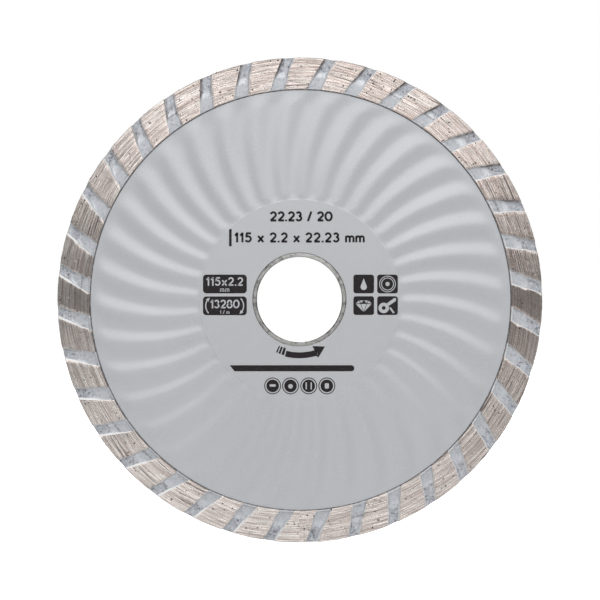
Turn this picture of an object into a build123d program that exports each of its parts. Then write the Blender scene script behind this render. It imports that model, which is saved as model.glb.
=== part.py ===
from build123d import *
import math
import os

# Everything is modelled flat: the printed face looks along local +Z and local +Y is the
# top of the blade. stand_up() then turns it upright, so the blade spins about +Y and its
# printed face looks towards -Y. Lengths are in mm and angles in degrees, clockwise from
# the top of the printed face.

blade_diameter = 115.0
rim_thickness = 2.2
rim_height = 7.5
rim_edge_chamfer = 0.12

core_thickness = 1.2
core_bore_diameter = 22.23
core_edge_radius = 54.0
clamp_zone_radius = 23.7

wave_count = 36
wave_height = 0.15
wave_crest_angle = 1.7
wave_arc_radius = 46.0
wave_arc_start = 26.0
wave_row_radii = [clamp_zone_radius, 24.8, 27.5, 31.5, 35.5, 39.5, 43.0, 46.0, 48.0, 49.6]
wave_row_shares = [0.0, 1.0, 1.05, 1.05, 1.05, 1.05, 1.0, 0.6, 0.0, 0.0]
wave_column_shares = [1.0, 1.0, -2.2, -2.2, 1.0, 1.0]

groove_count = 36
groove_inner_radius = 50.6
groove_run_out = 0.8
groove_inner_angle = 3.96
groove_outer_angle = 7.49
groove_inner_width = 2.8
groove_outer_width = 2.5
groove_floor = 0.45
groove_draft = 0.1

ring_bore_diameter = 20.0
ring_width = 1.2
ring_clearance = 0.02
ring_chamfer = 0.12

grit_per_land = 2
grit_edge_count = 36
grit_sizes = [0.36, 0.40, 0.44]
grit_depth_share = 0.46
grit_tilt = 18.0
grit_corner_lift = 0.7071067812
grit_corner_reach = 0.62
grit_margin = 0.9
grit_first_step = 0.6180339887
grit_second_step = 0.7548776662

print_thickness = 0.02
value_box_size = (10.4, 4.45)
value_box_corner = 0.8
value_box_centres = [(-17.7, 3.68), (-17.7, -1.5)]
icon_size = (4.9, 4.45)
icon_corner = 0.5
icon_window_radius = 1.3
icon_centres = [(15.25, 3.68), (20.85, 3.68), (15.25, -1.45), (20.85, -1.45)]
note_centres = [(-6.36, -20.5), (-2.12, -20.5), (2.2, -20.5), (6.5, -20.5)]
note_radius = 2.0
note_line = 0.3
arrow_radius = 13.3
arrow_width = 1.2
arrow_tip_angle = 153.0
arrow_neck_angle = 164.5
arrow_tail_angle = 196.0
arrow_head_width = 3.0
arrow_dash_angles = [198.2, 201.8, 205.4]
arrow_dash_span = 1.8
bar_outline = [(-16.55, -15.6), (12.98, -15.6), (12.98, -17.05), (-15.4, -17.05)]
heading_bar_size = (0.6, 4.1)
heading_bar_centre = (-16.4, 14.65)

blade_radius = blade_diameter / 2
rim_inner_radius = blade_radius - rim_height
half_rim = rim_thickness / 2
half_core = core_thickness / 2
wave_pitch = 360 / wave_count
groove_pitch = 360 / groove_count


def polar(radius, angle):
    turn = math.radians(angle)
    return (radius * math.sin(turn), radius * math.cos(turn))


def stand_up(shape):
    return Plane.XZ.location * shape


def turned(shape, angle):
    return Rotation(0, 0, -angle) * shape


def disc(radius, thickness):
    return Cylinder(radius, thickness)


# Steel core: a flat clamping zone, curved pressed waves, and a flat band under the rim


def wave_lean(radius):
    """Angle by which a wave's arc has left the radial line it starts on."""
    if radius <= wave_arc_start:
        return 0.0
    across = 2 * wave_arc_radius ** 2
    along = 2 * wave_arc_radius * wave_arc_start
    rise = radius ** 2 - wave_arc_start ** 2
    arc = math.atan2(across, along) + math.asin((rise - across) / math.hypot(across, along))
    sideways = wave_arc_radius * (1 - math.cos(arc))
    outwards = wave_arc_start + wave_arc_radius * math.sin(arc)
    return math.degrees(math.atan2(sideways, outwards))


def wave_patch():
    """One wave of the sheet's surface, from crest to crest, about the sheet's middle."""
    last_column = len(wave_column_shares) - 1
    rows = []
    for radius, row_share in zip(wave_row_radii, wave_row_shares):
        row = []
        for column, column_share in enumerate(wave_column_shares):
            angle = wave_crest_angle + wave_lean(radius) + wave_pitch * column / last_column
            height = wave_height * row_share * column_share
            row.append((*polar(radius, angle), height))
        rows.append(row)
    return Face.make_bezier_surface(rows)


def ring_face(outer_wire, inner_wire, height):
    return Pos(0, 0, height) * Face(outer_wire, [inner_wire])


def wall_face(radius):
    circle = Pos(0, 0, -half_core) * Edge.make_circle(radius)
    return Face.extrude(circle, (0, 0, core_thickness))


def edge_radius(edge):
    middle = edge @ 0.5
    return math.hypot(middle.X, middle.Y)


def make_steel_core():
    patches = [turned(wave_patch(), wave_pitch * index) for index in range(wave_count)]
    inner_edges = [min(patch.edges(), key=edge_radius) for patch in patches]
    outer_edges = [max(patch.edges(), key=edge_radius) for patch in patches]
    inner_wire = Wire(inner_edges)
    outer_wire = Wire(outer_edges)
    bore_wire = Wire(Edge.make_circle(core_bore_diameter / 2))
    edge_wire = Wire(Edge.make_circle(core_edge_radius))
    faces = [wall_face(core_bore_diameter / 2), wall_face(core_edge_radius)]
    for height in (half_core, -half_core):
        faces.append(ring_face(inner_wire, bore_wire, height))
        faces.append(ring_face(edge_wire, outer_wire, height))
        faces.extend(Pos(0, 0, height) * patch for patch in patches)
    return Solid(Shell(faces))


# Turbo rim: a sintered ring around the core's edge, with slanted grooves on both faces


def groove_outline(height, grow):
    inner_half = math.degrees((groove_inner_width / 2 + grow) / groove_inner_radius)
    outer_radius = blade_radius + groove_run_out
    outer_half = math.degrees((groove_outer_width / 2 + grow) / outer_radius)
    inner_radius = groove_inner_radius - grow
    corners = [
        polar(inner_radius, groove_inner_angle - inner_half),
        polar(outer_radius, groove_outer_angle - outer_half),
        polar(outer_radius, groove_outer_angle + outer_half),
        polar(inner_radius, groove_inner_angle + inner_half),
    ]
    return Pos(0, 0, height) * Face(Wire.make_polygon([(x, y, 0) for x, y in corners]))


def make_turbo_rim():
    ring = disc(blade_radius, rim_thickness) - disc(rim_inner_radius, rim_thickness)
    ring = chamfer(ring.edges().filter_by(GeomType.CIRCLE), rim_edge_chamfer)
    ring -= disc(core_edge_radius, core_thickness)
    mouth_height = 2 * half_rim - groove_floor
    front_groove = loft([groove_outline(groove_floor, 0), groove_outline(mouth_height, groove_draft)])
    back_groove = turned(mirror(front_groove, Plane.XY), groove_pitch / 2)
    cutters = []
    for index in range(groove_count):
        cutters.append(turned(front_groove, groove_pitch * index))
        cutters.append(turned(back_groove, groove_pitch * index))
    return ring - cutters


# Diamond grit: crystals half buried in the lands and in the rim's outer edge


def crystal(size):
    """A cube with its eight corners cut off, as a sound crystal grows."""
    solid = Box(size, size, size)
    for quarter in range(4):
        for tip in (1, -1):
            corner = Vector(1, 0, tip).rotate(Axis.Z, 45 + 90 * quarter)
            reach = Vector(corner.X, corner.Y, tip * grit_corner_lift).normalized()
            cut = Plane(origin=reach * size * grit_corner_reach, z_dir=reach)
            solid = split(solid, cut, keep=Keep.BOTTOM)
    return solid


def crystal_turn(step):
    """A full spin and two small tilts, different for each crystal."""
    tilt_x = grit_tilt * (2 * (step * grit_second_step % 1) - 1)
    tilt_y = grit_tilt * (2 * (step * grit_first_step % 1) - 1)
    return Rotation(tilt_x, tilt_y, 73.0 * step)


def land_spot(index, step):
    """Radius and angle, from a groove's middle line, of a crystal on the land beside it."""
    along = (step * grit_first_step) % 1
    across = (step * grit_second_step) % 1
    radius = groove_inner_radius + (blade_radius - grit_margin - groove_inner_radius) * along
    slant = (groove_outer_angle - groove_inner_angle) / (blade_radius - groove_inner_radius)
    groove_angle = groove_inner_angle + slant * (radius - groove_inner_radius)
    free_angle = groove_pitch - math.degrees((groove_inner_width + 2 * grit_margin) / radius)
    offset = groove_pitch / 2 + free_angle * (across - 0.5)
    return radius, groove_angle + offset + groove_pitch * index


def make_diamond_grit():
    shapes = [crystal(size) for size in grit_sizes]
    depths = [size * grit_depth_share for size in grit_sizes]
    crystals = []
    step = 0
    for side in (1, -1):
        side_shift = 0 if side > 0 else groove_pitch / 2
        for index in range(groove_count * grit_per_land):
            step += 1
            pick = step % len(shapes)
            radius, angle = land_spot(index, step)
            x, y = polar(radius, angle + side_shift)
            place = Pos(x, y, side * (half_rim - depths[pick])) * crystal_turn(step)
            crystals.append(place * shapes[pick])
    for index in range(grit_edge_count):
        step += 1
        pick = step % len(shapes)
        place = Pos(0, blade_radius - depths[pick], 0) * Rotation(90, 0, 0) * crystal_turn(step)
        crystals.append(turned(place * shapes[pick], 360 * index / grit_edge_count))
    return Compound(crystals)


# Reducing ring: sits in the core's bore and takes it down to the smaller spindle


def make_reducing_ring():
    outer_radius = core_bore_diameter / 2 - ring_clearance
    ring = disc(outer_radius, ring_width) - disc(ring_bore_diameter / 2, ring_width)
    return chamfer(ring.edges().filter_by(GeomType.CIRCLE), ring_chamfer)


# Face print: plain ink shapes let into the clamping zone, level with the steel


def arc_band(radius, width, start, end, point_count=12):
    step = (end - start) / point_count
    angles = [start + step * index for index in range(point_count + 1)]
    outer = [polar(radius + width / 2, angle) for angle in angles]
    inner = [polar(radius - width / 2, angle) for angle in reversed(angles)]
    return Polygon(*outer, *inner, align=None)


def make_face_print():
    shapes = []
    for centre in value_box_centres:
        shapes.append(Pos(*centre) * RectangleRounded(*value_box_size, value_box_corner))
    for centre in icon_centres:
        window = Circle(icon_window_radius)
        shapes.append(Pos(*centre) * (RectangleRounded(*icon_size, icon_corner) - window))
    for centre in note_centres:
        shapes.append(Pos(*centre) * (Circle(note_radius) - Circle(note_radius - note_line)))
    shapes.append(arc_band(arrow_radius, arrow_width, arrow_neck_angle, arrow_tail_angle))
    for angle in arrow_dash_angles:
        shapes.append(arc_band(arrow_radius, arrow_width, angle, angle + arrow_dash_span))
    head = [
        polar(arrow_radius, arrow_tip_angle),
        polar(arrow_radius + arrow_head_width / 2, arrow_neck_angle),
        polar(arrow_radius - arrow_head_width / 2, arrow_neck_angle),
    ]
    shapes.append(Polygon(*head, align=None))
    shapes.append(Polygon(*bar_outline, align=None))
    shapes.append(Pos(*heading_bar_centre) * Rectangle(*heading_bar_size))
    marks = [extrude(shape, print_thickness, dir=(0, 0, 1)) for shape in shapes]
    base = Pos(0, 0, half_core - print_thickness)
    return Compound([base * solid for mark in marks for solid in mark.solids()])


def main():
    os.makedirs("parts", exist_ok=True)
    face_print = make_face_print()
    nodes = {
        "steel_core": make_steel_core() - face_print.solids(),
        "turbo_rim": make_turbo_rim(),
        "diamond_grit": make_diamond_grit(),
        "reducing_ring": make_reducing_ring(),
        "face_print": face_print,
    }
    for name, shape in nodes.items():
        export_step(stand_up(shape), f"parts/{name}.step")


main()
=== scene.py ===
import bpy
import bmesh
import math
from mathutils import Matrix, Vector, noise


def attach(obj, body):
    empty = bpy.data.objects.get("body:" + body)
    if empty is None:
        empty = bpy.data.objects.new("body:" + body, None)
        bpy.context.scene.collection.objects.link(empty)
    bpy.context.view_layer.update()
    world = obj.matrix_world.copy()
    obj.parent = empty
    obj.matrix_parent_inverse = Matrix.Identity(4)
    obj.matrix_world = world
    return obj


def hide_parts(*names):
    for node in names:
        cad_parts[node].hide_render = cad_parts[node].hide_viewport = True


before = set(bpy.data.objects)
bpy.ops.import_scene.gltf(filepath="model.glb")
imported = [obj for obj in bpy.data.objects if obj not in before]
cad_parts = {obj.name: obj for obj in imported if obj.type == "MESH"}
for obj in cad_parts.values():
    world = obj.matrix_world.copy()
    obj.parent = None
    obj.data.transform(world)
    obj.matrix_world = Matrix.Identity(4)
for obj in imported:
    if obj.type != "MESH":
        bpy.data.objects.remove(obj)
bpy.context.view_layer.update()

scene = bpy.context.scene
mm = 0.001


# camera, straight in front of the printed face

cameraSetup = {
    "lens": 100.0,
    "sensor": 36.0,
    "distance": 396.1,
    "across": 0.13,
    "up": -0.12,
    "near": 0.01,
    "far": 20.0,
}


def makeCamera():
    data = bpy.data.cameras.new("frontCamera")
    data.lens = cameraSetup["lens"]
    data.sensor_width = cameraSetup["sensor"]
    data.clip_start = cameraSetup["near"]
    data.clip_end = cameraSetup["far"]
    camera = bpy.data.objects.new("frontCamera", data)
    scene.collection.objects.link(camera)
    place = (cameraSetup["across"], -cameraSetup["distance"], cameraSetup["up"])
    camera.location = Vector(place) * mm
    camera.rotation_euler = (math.radians(90), 0, 0)
    scene.camera = camera


makeCamera()
scene.view_settings.view_transform = "Standard"
print("camera ready")


# small toolkit for node materials

class Signal:
    def __init__(self, finish, socket):
        self.finish = finish
        self.socket = socket

    def math(self, operation, *others):
        sockets = {0: self}
        for index, other in enumerate(others):
            sockets[index + 1] = other
        return self.finish.add("ShaderNodeMath", {"operation": operation}, sockets)[0]

    def swapped(self, operation, other):
        return self.finish.add("ShaderNodeMath", {"operation": operation}, {0: other, 1: self})[0]

    def __add__(self, other):
        return self.math("ADD", other)

    def __radd__(self, other):
        return self.swapped("ADD", other)

    def __sub__(self, other):
        return self.math("SUBTRACT", other)

    def __rsub__(self, other):
        return self.swapped("SUBTRACT", other)

    def __mul__(self, other):
        return self.math("MULTIPLY", other)

    def __rmul__(self, other):
        return self.swapped("MULTIPLY", other)

    def __truediv__(self, other):
        return self.math("DIVIDE", other)

    def __rtruediv__(self, other):
        return self.swapped("DIVIDE", other)

    def __pow__(self, other):
        return self.math("POWER", other)

    def between(self, low, high):  # 0 below low, 1 above high, smooth in the middle
        sockets = {"Value": self, "From Min": low, "From Max": high}
        return self.finish.add("ShaderNodeMapRange", {"interpolation_type": "SMOOTHSTEP"}, sockets)[0]


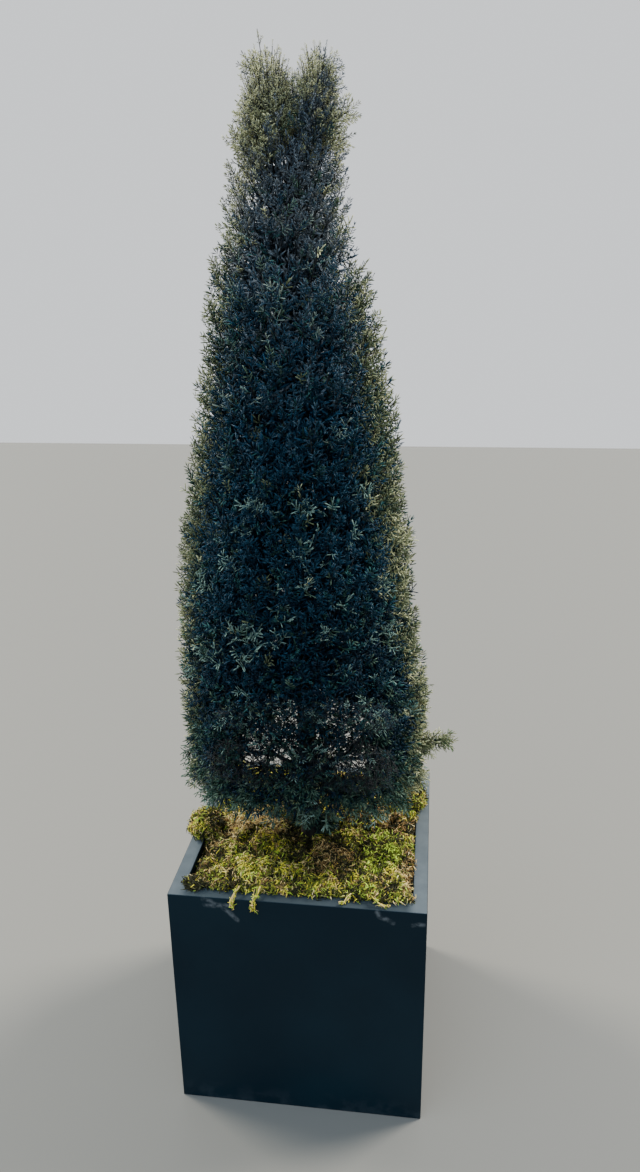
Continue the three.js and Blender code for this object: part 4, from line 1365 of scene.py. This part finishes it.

▶ _Instructions to follow_:
Above are the records; print exactly the lines from the line with "base = Pos(0, 0, half_core" to the line with "obj.parent = empty", including both, and nothing else.

▶ _Output below_:
    base = Pos(0, 0, half_core - print_thickness)
    return Compound([base * solid for mark in marks for solid in mark.solids()])


def main():
    os.makedirs("parts", exist_ok=True)
    face_print = make_face_print()
    nodes = {
        "steel_core": make_steel_core() - face_print.solids(),
        "turbo_rim": make_turbo_rim(),
        "diamond_grit": make_diamond_grit(),
        "reducing_ring": make_reducing_ring(),
        "face_print": face_print,
    }
    for name, shape in nodes.items():
        export_step(stand_up(shape), f"parts/{name}.step")


main()
=== scene.py ===
import bpy
import bmesh
import math
from mathutils import Matrix, Vector, noise


def attach(obj, body):
    empty = bpy.data.objects.get("body:" + body)
    if empty is None:
        empty = bpy.data.objects.new("body:" + body, None)
        bpy.context.scene.collection.objects.link(empty)
    bpy.context.view_layer.update()
    world = obj.matrix_world.copy()
    obj.parent = empty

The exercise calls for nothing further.